La risposta non è facile. Perché Evangelisti diffidava da chi ricercava la soddisfazione della professione di dogmatiche verità, per quanto eretiche. Il tema era cambiare la società.
Per migliorarla, va pensato che le nostre vite possono essere migliori, che possiamo aiutare chi abbiamo intorno a liberarsi. Con umiltà e ambizione. Entrambe non mancano neppure all’inquisitore di Girona, convinto di essere nel giusto.
Il Magister ci ha lasciato universi preziosi, pieni di moniti e speranze. Non solo.

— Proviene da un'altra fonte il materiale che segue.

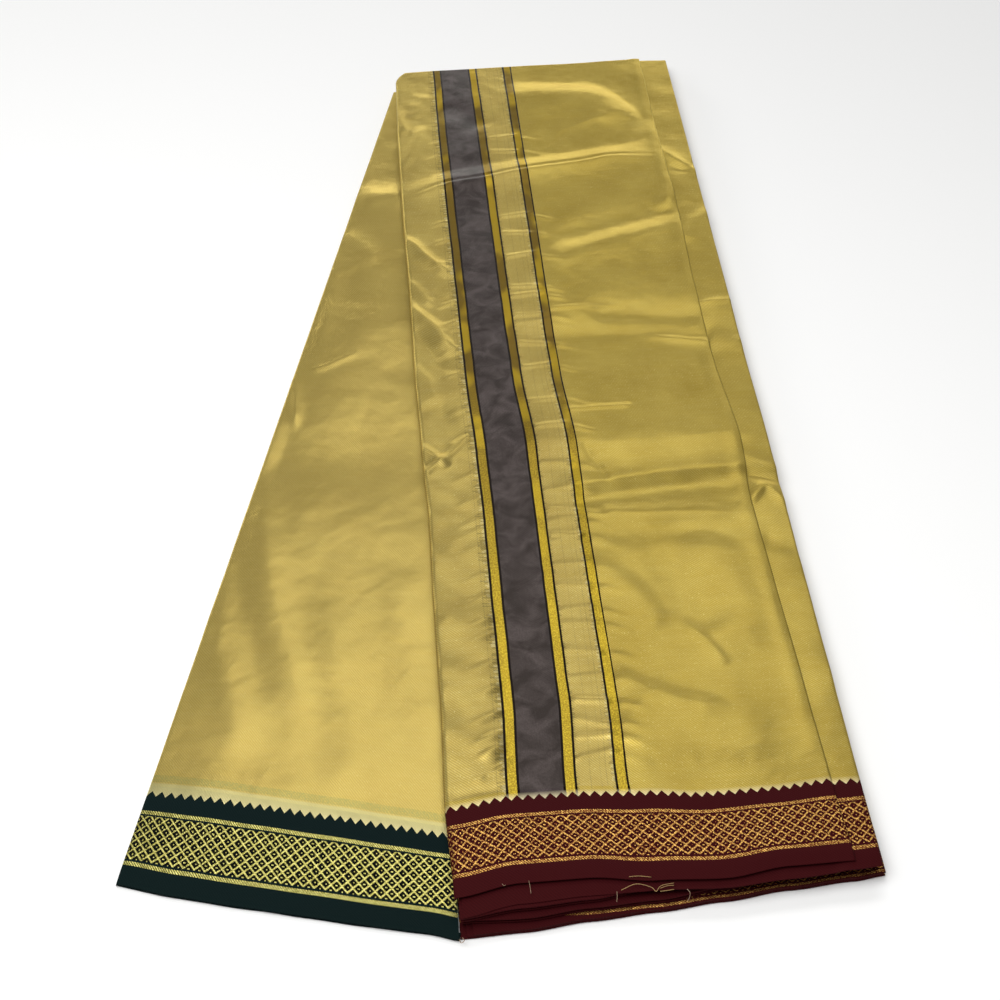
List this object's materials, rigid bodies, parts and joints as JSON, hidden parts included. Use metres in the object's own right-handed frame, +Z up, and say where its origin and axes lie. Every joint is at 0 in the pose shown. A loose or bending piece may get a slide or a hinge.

Per chi ha avuto la fortuna di condividere anche solo una parte della sua vita, ha lasciato anche un esempio di come si possa esercitare il potere, con autorevolezza e senza autorità, mettendosi a disposizione, con una generosità discreta quando profonda. Tante sono le comunità nate attorno a lui, tra cui quella di un’associazione in cui si sono ritrovate esperienze diverse dopo la sua morte.
Questo dialogo sull’immaginario si concentra su alcuni dei contributi raccolti da L’insurrezione immaginaria. Valerio Evangelisti autore, militante e teorica della paraletteratura (Mimesis, 2023), grazie alla disponibilità di Domenico Gallo e Alberto Sebastiani, raccontando anche dell’Associazione Valerio Evangelisti – Il sole dell’avvenire, recentemente presentata a Bologna, in una bella e partecipata tre giorni. L’iniziativa si tiene al Next Emerson di Firenze, un centro sociale che ha molto da dire sulla costruzione e la cura di immaginari resistenti alla colonizzazione del capitalismo.
A marzo del 2021 organizzammo un dialogo direttamente con Valerio. Nella parte finale, prima di salutarci, ha usato queste parole: «siamo messi così. Come se ne uscirà? Non lo so, dipende da voi».
* Responsabile cultura e formazione PRC/SE
[1] Valerio Evangelisti, Sinistre Eretiche, Sugarco Edizioni, Milano, 1985, p. 112.